From state [0, 1], the probability of moving to [0, 0] in one step is 0.35.

The transition matrix

generate_transition_matrix assembles transition probabilities for the entire state space into a single matrix \(T\), where \(T_{ij}\) is the probability of moving from state \(i\) to state \(j\):

>>> import ludics
>>> import ludics.fitness_functions
>>> import numpy as np

>>> state_space = ludics.get_state_space(N=2, k=2)

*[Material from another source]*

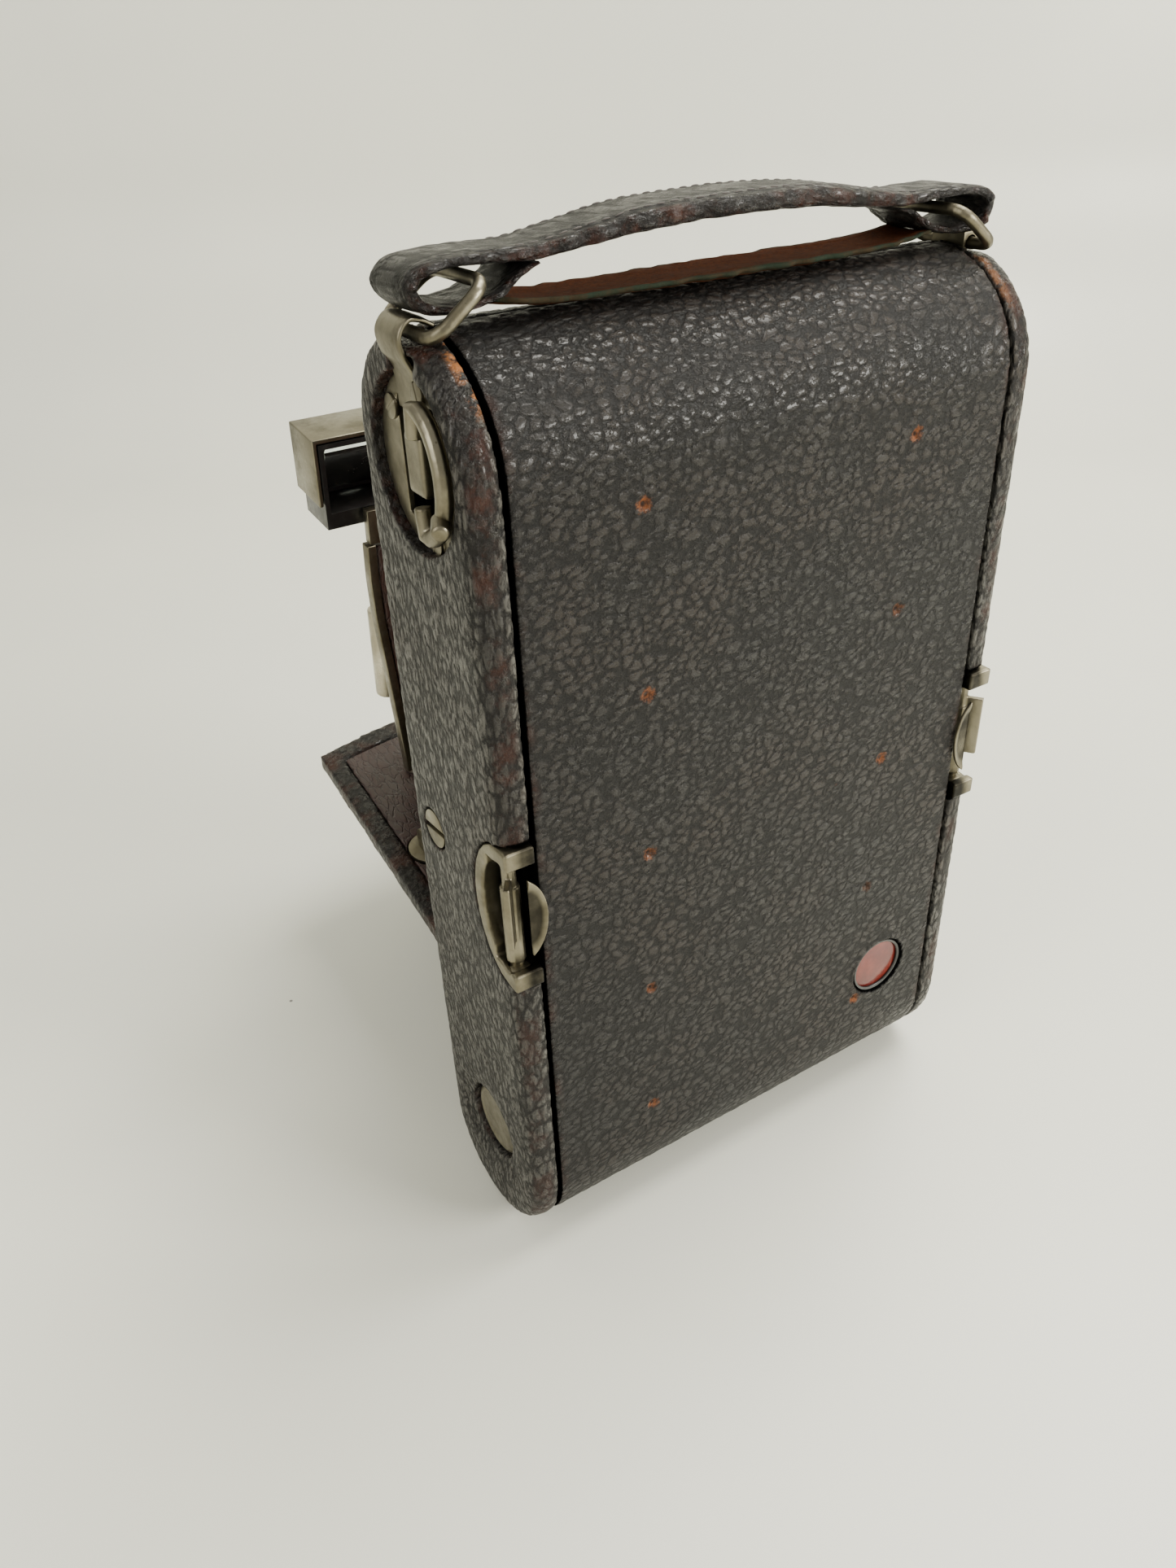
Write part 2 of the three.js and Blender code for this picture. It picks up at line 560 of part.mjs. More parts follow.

>>> ludics.generate_transition_matrix(
...     state_space=state_space,
...     compute_transition_probability=ludics.compute_moran_transition_probability,
...     fitness_function=ludics.fitness_functions.homogeneous_pgg_fitness_function,
...     selection_intensity=0.5,
...     alpha=2,
...     r=1.5,
... )
array([[1.  , 0.  , 0.  , 0.  ],
       [0.35, 0.5 , 0.  , 0.15],
       [0.35, 0.  , 0.5 , 0.15],
       [0.  , 0.  , 0.  , 1.  ]])

Rows and columns correspond to states [0,0], [0,1], [1,0], [1,1]. The first and last rows confirm that [0,0] and [1,1] are absorbing.

Fixation probabilities

The fixation probability is the probability that, starting from a mixed state, the population eventually fixes on a particular strategy. It is given by the absorption matrix, whose entry \(B_{ij}\) is the probability of fixing in absorbing state \(j\) when starting from transient state \(i\):

>>> transition_matrix = ludics.generate_transition_matrix(
...     state_space=state_space,
...     compute_transition_probability=ludics.compute_moran_transition_probability,
...     fitness_function=ludics.fitness_functions.homogeneous_pgg_fitness_function,
...     selection_intensity=0.5,
...     alpha=2,
...     r=1.5,
... )

>>> ludics.compute_absorption_matrix(transition_matrix)
array([[0.7, 0.3],
       [0.7, 0.3]])

The rows correspond to the two transient states [0,1] and [1,0]; the columns to [0,0] (all-defect) and [1,1] (all-cooperate). From either mixed state, the population fixes on defection with probability 0.7 and on cooperation with probability 0.3, as expected when \(r < N\).

Further reading

For the theory behind these methods, see the bibliography. Nowak (2006) and Hofbauer and Sigmund (1998) both cover evolutionary dynamics and fixation probabilities in depth.